Des conflits hommes-faune exacerbés par le projet Camvert
D’après Ghislain Fomou, Chargé de Programme au Saild, cette initiative va apporter non seulement des conséquences indéniables dans l’environnement local de Campo, mais aussi dans celui du Cameroun et du monde entier : « La déforestation des 60 000 hectares va apporter des conséquences énormes. Enorme parce que ce n’est pas le premier projet du genre dans la zone. Avant celui-ci l’on a eu le projet du port en eau profonde de Kribi, qui a avalé une importante superficie de forêt. Sans oublier Hevecam, le barrage de Mevemlé et la Socapalm de Kienké qui ont aussi englouti d’importantes superficies de forêt. Ces 60 000 hectares de forêt constituent en fait le refuge d’un ensemble d’animaux de la faune qui a été poussé par ces différents projets vers cette zone. C’est tout ce ensemble là avec l’UFA 09 025 qui constituaient en fait le complexe de conservation de Campo Ma’an. ». Affirme t-il.
D’après lui, cette déforestation va entraîner une perte indescriptible de la biodiversité faunique, qui se fait déjà ressentir avec l’exploitation d’à peu près 2500 hectares par Camvert. « Ce qui se passe aujourd’hui, c’est qu’on a des animaux qui se retrouvent en quelque sorte piégés entre les habitations des communautés, et l’espace qui a été défriché. Ces derniers jours, on observe beaucoup plus de conflits hommes-faune dans la zone. Il y’avait aussi ces conflits avant certes, mais cela c’est exacerbé aujourd’hui du fait de ce projet qui va entraîne le braconnage à outrance. D’abord par mesure de protection des populations, mais également parce que cette déforestation va ouvrir les forêts et favoriser l’accès aux braconniers » précise t-il.
Des conséquences néfastes sur le climat.
D’un autre côté, l’on s’achemine vers une perte totale de la diversité floristique de la zone à cause de la coupe rase de la forêt qui sera faite. Ce qui aura les conséquences directes si le projet est maintenu. « Ceci va entraîner un niveau d’émissions de CO2 plus important, et une élévation de température de plus de 2 degrés » préviens Ghislain Fomou.
Fort de tous ces arguments et bien d’autres, Greenpeace Afrique a produit un communiqué de presse le 27 Octobre dernier pour exiger l’annulation de ce projet par le gouvernement camerounais.
Du côté des pouvoirs publics, l’on ne se semble pas encore appréhender la situation de la même façon, la confiance donnée à cette entreprise semble intacte même si officieusement, l’on trouve que les 60 000 hectares octroyés initialement aient été exagérés. Pour le maire de Campo Ipoua Robert Olivier, la société Camvert a donné des garanties formelles qu’elle est en train de respecter sur le terrain.

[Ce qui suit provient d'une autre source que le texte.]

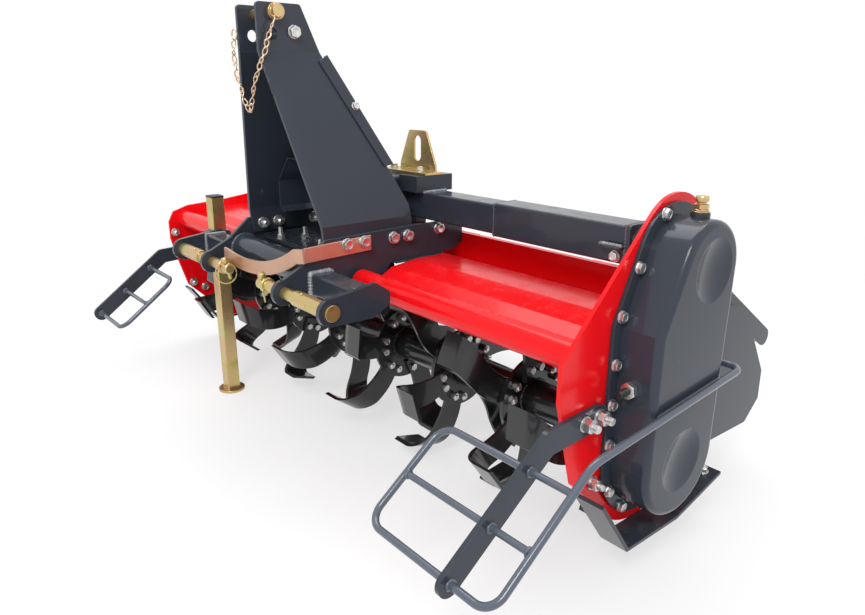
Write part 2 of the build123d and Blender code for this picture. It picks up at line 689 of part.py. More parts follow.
# Upper link pin with its head on the right
with BuildPart() as top_pin:
    with BuildSketch(Plane.YZ.offset(-TOP_GAP - MAST_T - 16)):
        with Locations(TOP_PIN):
            Circle(TOP_PIN_R)
    extrude(amount=2 * (TOP_GAP + MAST_T) + 16)
    with BuildSketch(Plane.YZ.offset(TOP_GAP + MAST_T)):
        with Locations(TOP_PIN):
            Circle(TOP_PIN_R + 6)
    extrude(amount=10)
    with BuildSketch(Plane.YZ.offset(TOP_GAP + MAST_T + 10)):
        with Locations(TOP_PIN):
            Circle(TOP_PIN_R + 1)
    extrude(amount=14)
keep(top_pin, "upper_link_pin")

with BuildPart() as mast_spacer:
    with BuildSketch(Plane.YZ.offset(-TOP_GAP)):
        with Locations(SPACER):
            Circle(SPACER_R)
    extrude(amount=2 * TOP_GAP)
keep(mast_spacer, "mast_spacer")

# Rest for the drive shaft: a flat bar bolted on the right hitch plate, bent across the front
REST_T = 6.0
REST_W = 34.0
REST_BEND_Y = -352.0
REST_TURN = 4.5            # degrees that the crescent leans forward of square
with BuildPart() as shaft_rest:
    with BuildSketch(Plane.YZ.offset(HITCH_X + BAR_T)):
        Polygon((REST_BEND_Y, 575), (REST_BEND_Y, 540), (-168, 546), (-168, 582), align=None)
    extrude(amount=REST_T)
    corner = Vector(HITCH_X + BAR_T + REST_T, REST_BEND_Y, 0)
    across = Vector(-1, 0, 0).rotate(Axis.Z, REST_TURN)
    with BuildSketch(Plane(origin=corner, x_dir=across, z_dir=across.cross(Vector(0, 0, 1)))):
        with BuildLine():
            run = Line((0, 557), (33, 552))
            dip = ThreePointArc(run @ 1, (165, 501), (335, 503))
            Line(dip @ 1, (358, 506))
        trace(line_width=REST_W)
    extrude(amount=-REST_T)
keep(shaft_rest, "shaft_rest")

# Slotted adjuster bracket on its block above the beam
BLOCK_TOP = 704.0
BLOCK = (74.0, 120.0)
with BuildPart() as bracket_block:
    with BuildSketch(Plane.XY.offset(DRIVE_Z + BEAM_HALF - BEAM_STEP)):
        with Locations((GEARBOX_HALF + BLOCK[0] / 2, BEAM_Y)):
            Rectangle(*BLOCK)
    extrude(amount=BLOCK_TOP - DRIVE_Z - BEAM_HALF + BEAM_STEP)
keep(bracket_block, "bracket_block")

BRACKET = (72.0, 90.0)      # middle and rear face of the upright
BRACKET_T = 6.0
BRACKET_HIGH = 108.0
with BuildPart() as bracket:
    with BuildSketch(Plane.XZ.offset(-BRACKET[1])) as upright:
        Polygon(
            (BRACKET[0] - 76, BLOCK_TOP), (BRACKET[0] + 76, BLOCK_TOP), (BRACKET[0] + 73, BLOCK_TOP + 22),
            (BRACKET[0] + 35, BLOCK_TOP + BRACKET_HIGH), (BRACKET[0] - 35, BLOCK_TOP + BRACKET_HIGH),
            (BRACKET[0] - 73, BLOCK_TOP + 22), align=None,
        )
        fillet(upright.vertices().group_by(Axis.Y)[-1], 8)
        slot_at((BRACKET[0], BLOCK_TOP + 42), (BRACKET[0], BLOCK_TOP + 80), 14, mode=Mode.SUBTRACT)
    extrude(amount=BRACKET_T)
    with BuildSketch(Plane.XY.offset(BLOCK_TOP)):
        with Locations((BRACKET[0], BRACKET[1] - 29)):
            Rectangle(196, 58)
    extrude(amount=BRACKET_T)
keep(bracket, "adjuster_bracket")

# Skids below the side plates
for side, label in ((1, "right"), (-1, "left")):
    start = PLATE_X if side > 0 else -PLATE_X - SKID_WIDTH
    with BuildPart() as skid:
        with BuildSketch(Plane.YZ.offset(start)):
            Polygon(*sheet(SKID_PATH[::-1], SKID_T), align=None)
        extrude(amount=SKID_WIDTH)
    keep(skid, f"skid_{label}")

# Guard arms and their rod frames
for side, label in ((1, "right"), (-1, "left")):
    start = PLATE_X if side > 0 else -PLATE_X - ARM_T
    rungs = [along(ARM_BEND, 180 + ARM_SLOPE, d) for d in RUNGS]
    with BuildPart() as guard_arm:
        with BuildSketch(Plane.YZ.offset(start)):
            slot_at(ARM_REAR, ARM_BEND, ARM_HALF)
            slot_at(ARM_BEND, rungs[-1], ARM_HALF)
            for rung in rungs:
                with Locations(rung):
                    Circle(ROD_R + FIT_GAP, mode=Mode.SUBTRACT)
        extrude(amount=ARM_T)
    keep(guard_arm, f"guard_arm_{label}")

    outer = side * (GUARD_OUTER_X if side > 0 else GUARD_LEFT_OUTER_X)
    inner = side * GUARD_INNER_X
    middle = along(ARM_BEND, 180 + ARM_SLOPE, (RUNGS[0] + RUNGS[2]) / 2)
    lower_half = [
        (outer, *middle), (outer, *rungs[2]), (inner, *rungs[2]), (inner, *middle),
    ]
    upper_half = [
        (outer, *middle), (outer, *rungs[0]), (inner, *rungs[0]), (inner, *middle),
    ]
    bends = [[GUARD_CORNER_R] * 2, [GUARD_CORNER_R] * 2]
    if side > 0:
        lower_half = [(INNER_X, *GUARD_REAR), (outer, *GUARD_REAR), (outer, *ARM_BEND), *lower_half[1:]]
        upper_half[:2] = [(RUNG_START_X, *rungs[0])]
        bends = [[25, 60] + bends[0], bends[1][:1]]
    with BuildPart() as guard_frame:
        for route, radii in zip((lower_half, upper_half), bends):
            with BuildLine() as wire:
                FilletPolyline(*route, radius=radii)
            path = wire.wires()[0]
            with BuildSketch(Plane(origin=path @ 0, z_dir=path % 0)):
                Circle(ROD_R)
            sweep(path=path)
        with BuildSketch(Plane.YZ.offset(inner)):
            with Locations(rungs[1]):
                Circle(RUNG_R)
        extrude(amount=outer - inner)
        if side > 0:
            with BuildSketch(Plane.YZ.offset(RUNG_START_X)):
                with Locations(rungs[0]):
                    Circle(RUNG_R)
            extrude(amount=outer - RUNG_START_X)
    keep(guard_frame, f"guard_frame_{label}")

# Parking leg in its socket on the left ear
with BuildPart() as leg_socket:
    with BuildSketch(Plane.XY.offset(SOCKET_Z[0])):
        hole = LEG_HALF + LEG_GAP
        with Locations((LEG_X, LEG_Y)):
            Rectangle(2 * (hole + SOCKET_WALL), 2 * (hole + SOCKET_WALL))
            Rectangle(2 * hole, 2 * hole, mode=Mode.SUBTRACT)
    extrude(amount=SOCKET_Z[1] - SOCKET_Z[0])
keep(leg_socket, "leg_socket")

with BuildPart() as parking_leg:
    with BuildSketch():
        with Locations((LEG_X, LEG_Y)):
            Circle(FOOT_R)
    extrude(amount=FOOT_T)
    with BuildSketch(Plane.XY.offset(FOOT_T)):
        with Locations((LEG_X, LEG_Y)):
            RectangleRounded(2 * LEG_HALF, 2 * LEG_HALF, 4)
            Rectangle(2 * (LEG_HALF - LEG_WALL), 2 * (LEG_HALF - LEG_WALL), mode=Mode.SUBTRACT)
    extrude(amount=LEG_TOP - FOOT_T)
    with BuildSketch(Plane.XY.offset(LEG_TOP)):
        with Locations((LEG_X, LEG_Y)):
            RectangleRounded(2 * LEG_HALF, 2 * LEG_HALF, 4)
    extrude(amount=4)
keep(parking_leg, "parking_leg")

# Tailboard: sheet, knuckles and an end strap each side
with BuildPart() as tailboard:
    with BuildSketch(Plane.YZ.offset(-BOARD_X + STRAP_T)):
        with Locations(Location((HINGE[0], HINGE[1], 0), (0, 0, -BOARD_SLOPE))):
            with Locations(((BOARD_START + BOARD_LENGTH) / 2, -BOARD_DROP)):
                Rectangle(BOARD_LENGTH - BOARD_START, BOARD_T)
    extrude(amount=2 * (BOARD_X - STRAP_T))
    for x in HINGE_XS:
        with BuildSketch(Plane.YZ.offset(x - KNUCKLE / 2)):
            with Locations(Location((HINGE[0], HINGE[1], 0), (0, 0, -BOARD_SLOPE))):
                Circle(HINGE_R)
                Polygon((0, -14), (BOARD_START + 6, -14.5), (BOARD_START + 6, -9.5), (8, -6), align=None)
                Circle(HINGE_PIN_R + HINGE_BORE_GAP, mode=Mode.SUBTRACT)
        extrude(amount=KNUCKLE)
keep(tailboard, "tailboard")

for side, label in ((1, "right"), (-1, "left")):
    start = BOARD_X - STRAP_T if side > 0 else -BOARD_X
    with BuildPart() as strap:
        with BuildSketch(Plane.YZ.offset(start)):
            slot_at(HINGE, along(HINGE, -BOARD_SLOPE, BOARD_LENGTH - 20), STRAP_R)
        extrude(amount=STRAP_T)
    keep(strap, f"tailboard_strap_{label}")

with BuildPart() as hinge_pins:
    for x in HINGE_XS:
        reach = 1.5 * KNUCKLE + KNUCKLE_GAP
        with BuildSketch(Plane.YZ.offset(x - reach)):
            with Locations(HINGE):
                Circle(HINGE_PIN_R)
        extrude(amount=2 * reach)
keep(hinge_pins, "hinge_pins")

# The finished origin is on the floor below the middle of the whole machine
boxes = [piece.bounding_box() for piece in finished]
middle_x = (min(box.min.X for box in boxes) + max(box.max.X for box in boxes)) / 2
middle_y = (min(box.min.Y for box in boxes) + max(box.max.Y for box in boxes)) / 2
floor_z = min(box.min.Z for box in boxes)
print("origin moved to", middle_x, middle_y, floor_z)
for piece in finished:
    placed = piece.moved(Location((-middle_x, -middle_y, -floor_z)))
    placed.label = piece.label
    export_step(placed, f"parts/{piece.label}.step")
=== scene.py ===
"""Dresses the rotary tiller's solids: enamels, platings, bolts, welds, pins, chain and studio."""
import json
import math
from collections import namedtuple

import bpy
from mathutils import Matrix, Vector


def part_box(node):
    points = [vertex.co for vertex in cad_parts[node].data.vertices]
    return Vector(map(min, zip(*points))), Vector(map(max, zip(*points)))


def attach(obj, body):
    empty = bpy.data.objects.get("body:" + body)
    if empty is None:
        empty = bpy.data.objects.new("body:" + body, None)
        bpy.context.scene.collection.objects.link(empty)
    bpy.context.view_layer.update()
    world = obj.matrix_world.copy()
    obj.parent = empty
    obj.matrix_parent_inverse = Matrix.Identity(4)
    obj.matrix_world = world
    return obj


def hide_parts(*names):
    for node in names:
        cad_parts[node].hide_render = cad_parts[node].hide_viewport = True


bl_info = {
    "name": "Rotary tiller dressing",
    "version": (1, 0, 0),
    "blender": (4, 5, 0),
    "location": "View3D > Sidebar > Tiller",
    "description": "Finishes, fasteners, welds and studio for a rotary tiller",
    "category": "Object",
}

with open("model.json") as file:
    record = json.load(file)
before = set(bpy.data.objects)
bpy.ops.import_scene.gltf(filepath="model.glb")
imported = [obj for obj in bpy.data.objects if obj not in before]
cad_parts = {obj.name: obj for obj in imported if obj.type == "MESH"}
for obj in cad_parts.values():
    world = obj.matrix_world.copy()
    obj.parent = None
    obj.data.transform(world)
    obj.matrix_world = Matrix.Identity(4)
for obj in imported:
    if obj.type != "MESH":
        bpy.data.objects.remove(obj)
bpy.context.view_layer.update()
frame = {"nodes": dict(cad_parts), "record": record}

# Sizes of the solids, in the machine's own millimetres: X 0 in its middle, Y 0 on the rotor's
# axis, Z 0 on the floor. A pair stands for (y, z), and angles in tables are in degrees.
MM = 0.001
PLATE_X = 880.0                 # outer face of the side plates
PLATE_T = 8.0
ROTOR_Z = 245.0
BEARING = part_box("rotor_bearing_right")
ORIGIN = Vector((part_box("side_plate_right")[1].x / MM - PLATE_X,
                 (BEARING[0].y + BEARING[1].y) / 2 / MM, 0.0))

# Rotor
FLANGES = 8
FLANGE_PITCH = 235.0
FLANGE_HALF = 5.0
ROTOR_TUBE_R = 42.0
TINE_T = 8.0
TINE_SPOTS = 6                  # places for tines round a flange
HELIX_STEP = 21.0               # turn from one flange to the next

# Chain case and bearings
CASE_FLANGE_T = 8.0
BEARING_T = 8.0
BEARING_CAP_T = 10.0

# Hitch and mast
HITCH_INNER = 187.0             # faces of the long hitch plates
HITCH_OUTER = 199.0
SHANK_T = 6.0                   # shank of the shaft rest on the right hitch plate
EAR_INNER = 380.0
EAR_OUTER = 392.0
MAST_INNER = 177.0              # inner face of the mast's feet
MAST_TOP_OUTER = 52.0           # outer face of the mast's top
CROSS_TUBE = (-310.0, 505.0)
CROSS_TUBE_R = 36.0
EAR_STUB = (-310.0, 488.0)
LINK_PIN = (-404.0, 480.0)
TIE_PLATE_Z = 534.0

# Beam, leg socket and guards
BEAM = (64.0, 627.0)
BEAM_HALF = 39.0
SLEEVE_X = 424.0                # where the beam's sleeve begins
BEAM_END_X = 786.0
LEG_Y = -284.0
SOCKET_HALF = 26.0
GUARD_BEND = (-297.0, 352.0)
GUARD_SLOPE = 180 + 36.5
GUARD_ARM_T = 10.0
GUARD_INNER_X = 672.0
GUARD_OUTER_X = {1: 978.0, -1: 930.0}
GUARD_RODS = ((58.0, 7.0), (170.0, 6.5), (277.0, 7.0))  # (distance below the bend, radius)
MIDDLE_ROD = 1                  # the one that ends on the rods beside it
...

Selon Bobo Mamoudou le responsable du projet Camvert, c’est un faux procès que les organisations de la société civile font à son entreprise sur la déforestation : « notre plan de développement est programmatique, Camvert envisage mettre en place progressivement sa plantation. La première année ce sera 500 hectares, la deuxième 3500 hectares, et par la suite 5000 hectares annuellement. Une évaluation pourra être faite après chaque année pour voir si Camvert n’a pas respecté ses engagements environnementaux » s’est-il exprimé récemment chez des confrères d’Africa 24.